▶ Exercise brief
Repeat only the lines running from the beginning of the material through the line that contains "the footprint's box.".

▶ Task input
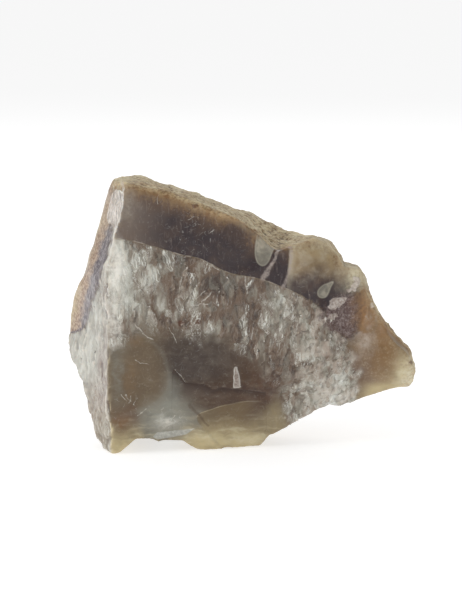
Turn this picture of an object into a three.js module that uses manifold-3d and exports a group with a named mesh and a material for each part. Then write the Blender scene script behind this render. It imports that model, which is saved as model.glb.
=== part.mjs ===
// Rough agate: one piece broken out of a banded nodule.
// It stands on two low points of its lower edge, with the broken face forward and the weathered skin
// of the nodule on top and behind. The whole stone is one solid.
//
// Millimetres. X runs left to right across the broken face, Y from that face to the weathered back,
// and Z up from the surface the stone stands on. The origin is the middle of the footprint's box.

import * as THREE from "three";
import Module from "manifold-3d";
import { mergeVertices } from "three/addons/utils/BufferGeometryUtils.js";
import { ImprovedNoise } from "three/addons/math/ImprovedNoise.js";

const wasm = await Module();
wasm.setup();

// ---------------------------------------------------------------------------------------------
// Driving dimensions

// The stone's outline as seen from the front, [x, z], clockwise from the top-left corner.
const OUTLINE = [
  // top edge, weathered skin, falling to the right
  [-20.8, 48.4], [-17.7, 47.8], [-14.5, 47.0], [-10.9, 46.2], [-7.4, 44.9], [-3.9, 43.2],
  [-0.3, 41.7], [2.2, 40.0], [3.6, 38.6], [5.0, 36.8],
  // shoulder of the upper right lump
  [6.8, 35.9], [9.6, 37.1], [12.9, 38.2], [15.3, 36.9], [16.9, 34.6], [18.2, 32.6], [21.3, 31.7],
  [22.3, 29.7], [22.9, 27.6], [24.2, 25.2], [26.0, 22.2], [27.2, 20.0],
  // nose at the right
  [28.2, 18.6], [30.2, 16.9], [31.4, 14.8], [31.0, 13.0], [29.8, 11.2],
  // lower right edge, rising away from the lip
  [25.8, 10.3], [22.6, 9.2], [20.0, 8.3], [17.9, 7.5], [15.9, 7.8], [14.1, 7.0], [10.7, 5.1],
  [7.7, 3.4], [5.7, 2.2], [4.7, 0.8],
  // lip, the longer of the two low points
  [3.2, -0.9], [0.2, -1.4], [-4.2, -1.2], [-7.0, -0.2], [-9.2, 0.8], [-10.2, 1.8],
  // notch between the two
  [-12.8, 2.2], [-14.8, 1.7], [-16.0, 2.4], [-18.6, 2.5],
  // foot at the lower left
  [-19.8, 1.4], [-21.2, 0.2], [-22.6, -0.7], [-24.2, 0.7], [-25.8, 2.4],
  // left side
  [-26.3, 4.5], [-26.7, 7.6], [-27.5, 9.9], [-28.6, 12.3], [-30.8, 14.2], [-31.1, 17.0],
  [-31.4, 19.8], [-31.1, 22.6], [-30.1, 26.2], [-28.9, 28.7], [-27.4, 31.0], [-26.5, 34.8],
  [-25.6, 38.3], [-24.9, 41.6], [-24.3, 43.8], [-23.5, 46.2], [-22.5, 47.8],
];

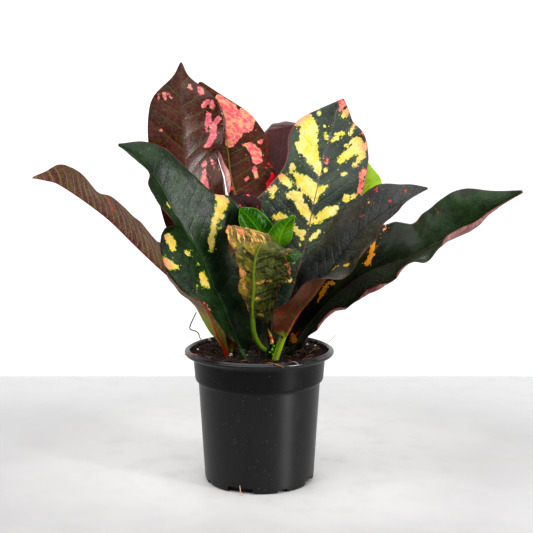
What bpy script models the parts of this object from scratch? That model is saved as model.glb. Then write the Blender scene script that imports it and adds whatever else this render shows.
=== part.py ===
"""Potted croton: fifteen leaves on three rooted cuttings in a 12 cm nursery pot."""

import math

import bpy
import numpy as np

MM = 0.001
GAP = 0.3  # clearance between two pieces that would touch

POT_STEPS = 48  # flats round the pot and the soil
SHARP = 40  # an edge that turns by more degrees stays crisp
FLOOR = 1.6  # thickness of the pot's floor
NOTCH_IN, NOTCH_OUT = 38.0, 48.0  # radii between which a drain notch is cut
NOTCH_FLARE = 1.2  # how much wider each side of a notch gets at the bottom

SOIL_TOP = 98.6
SOIL_BUMP = 0.9  # height of the crumbs
SOIL_BANK = 6.6  # how far the soil climbs towards the wall
BANK_START, BANK_WIDTH = 31.0, 18.0  # radius where the climb starts, and its width
SOIL_RINGS = (9, 18, 26, 33, 39, 44, 48.5)  # radii of the points on its top
HOLE_DEPTH = 8.0  # how deep a stem or stalk stands in the soil
HOLE_RISE = 6.0  # how far the cutter of its hole stands above the soil

BLADE = 0.9  # leaf thickness
SMALL_SHARE = 0.8  # a small leaf's thickness as a share of that
STATIONS = 26  # rows of points along a leaf
SMALL_STATIONS = 12
RIB_WIDTH = 2.0  # how far from the midrib the first row of points stands
RIB_DEPTH = 1.2  # height of the rib under the base, as a share of the stalk's radius
STALK_FLARE = 1.12  # the foot of a stalk is this much thicker than its top
BLEND_ROWS = 2  # rows over which the round stalk turns into the blade
STEM_SIDES = 12
HOLE_SIDES = 16

# Outer side of the pot from the lip down, then its underside: radius and height.
POT_OUTER = [
    (55.6, 107.1),
    (56.3, 108.0),
    (57.3, 108.0),
    (58.0, 106.5),
    (59.2, 106.9),
    (60.0, 105.8),
    (59.8, 104.4),
    (58.6, 103.3),
    (54.4, 102.9),
    (53.0, 101.4),
    (51.6, 84.6),
    (51.0, 82.9),
    (49.2, 81.6),
    (48.8, 80.4),
    (44.3, 5.0),
    (43.8, 1.8),
    (42.6, 0.0),
    (0.0, 0.0),
]
# Inner side of the pot from the floor up to the lip.
POT_INNER = [
    (0.0, FLOOR),
    (41.2, FLOOR),
    (42.9, 5.2),
    (47.4, 80.2),
    (48.0, 82.7),
    (50.2, 85.2),
    (51.5, 99.5),
    (52.6, 102.4),
    (55.0, 105.8),
]
# Side and underside of the soil, just inside the pot: radius and height.
SOIL_SIDE = [
    (54.2, 105.4),
    (52.0, 102.3),
    (51.1, 99.5),
    (49.8, 85.4),
    (47.6, 82.8),
    (47.0, 80.2),
    (42.5, 5.3),
    (40.8, FLOOR + GAP),
    (0.0, FLOOR + GAP),
]
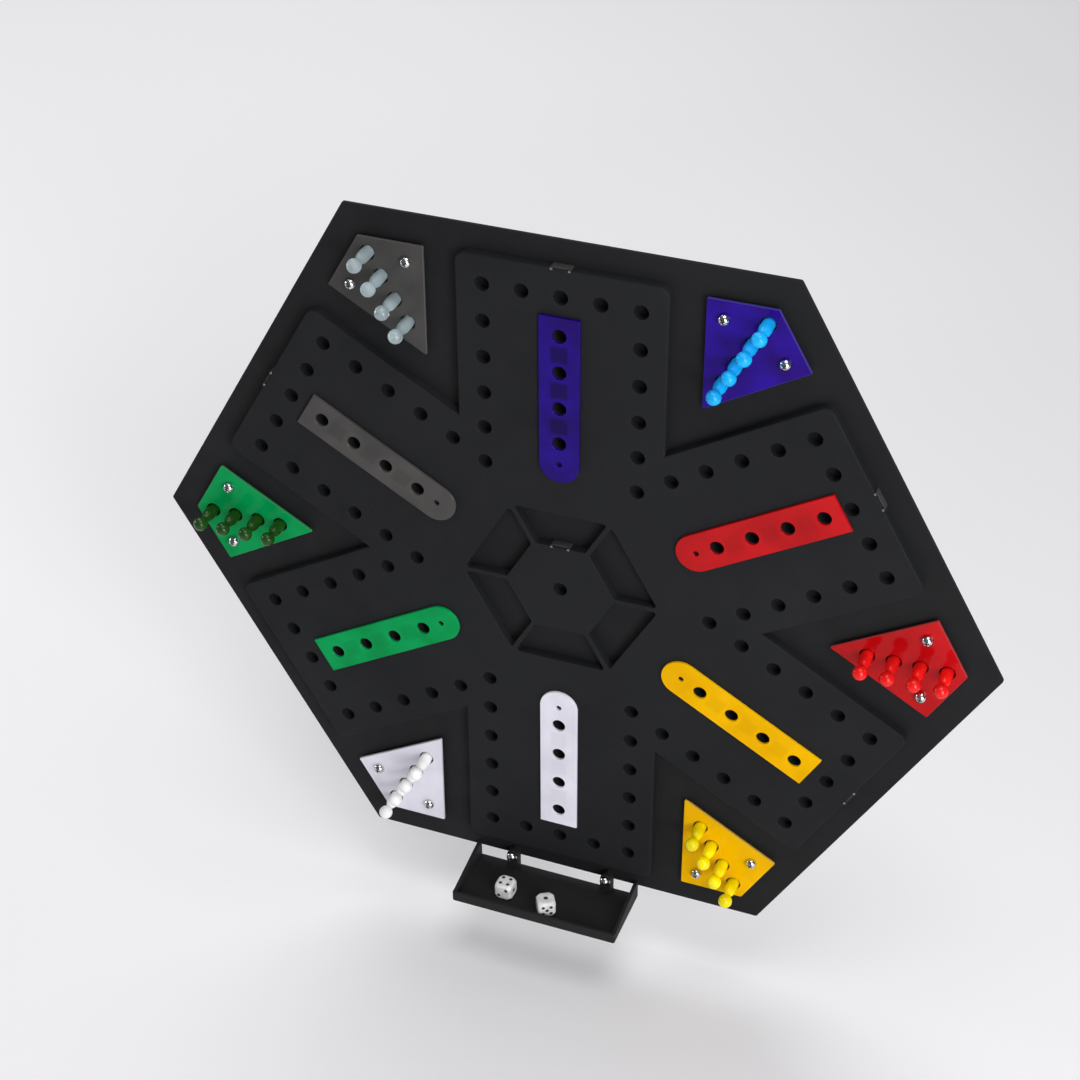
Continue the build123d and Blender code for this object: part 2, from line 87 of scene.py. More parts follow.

▶ Output
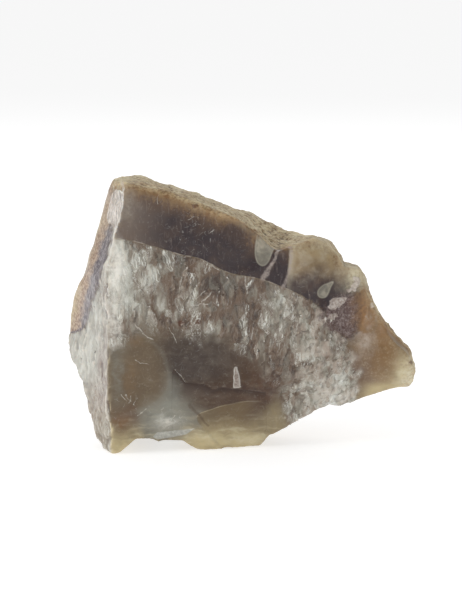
Turn this picture of an object into a three.js module that uses manifold-3d and exports a group with a named mesh and a material for each part. Then write the Blender scene script behind this render. It imports that model, which is saved as model.glb.
=== part.mjs ===
// Rough agate: one piece broken out of a banded nodule.
// It stands on two low points of its lower edge, with the broken face forward and the weathered skin
// of the nodule on top and behind. The whole stone is one solid.
//
// Millimetres. X runs left to right across the broken face, Y from that face to the weathered back,
// and Z up from the surface the stone stands on. The origin is the middle of the footprint's box.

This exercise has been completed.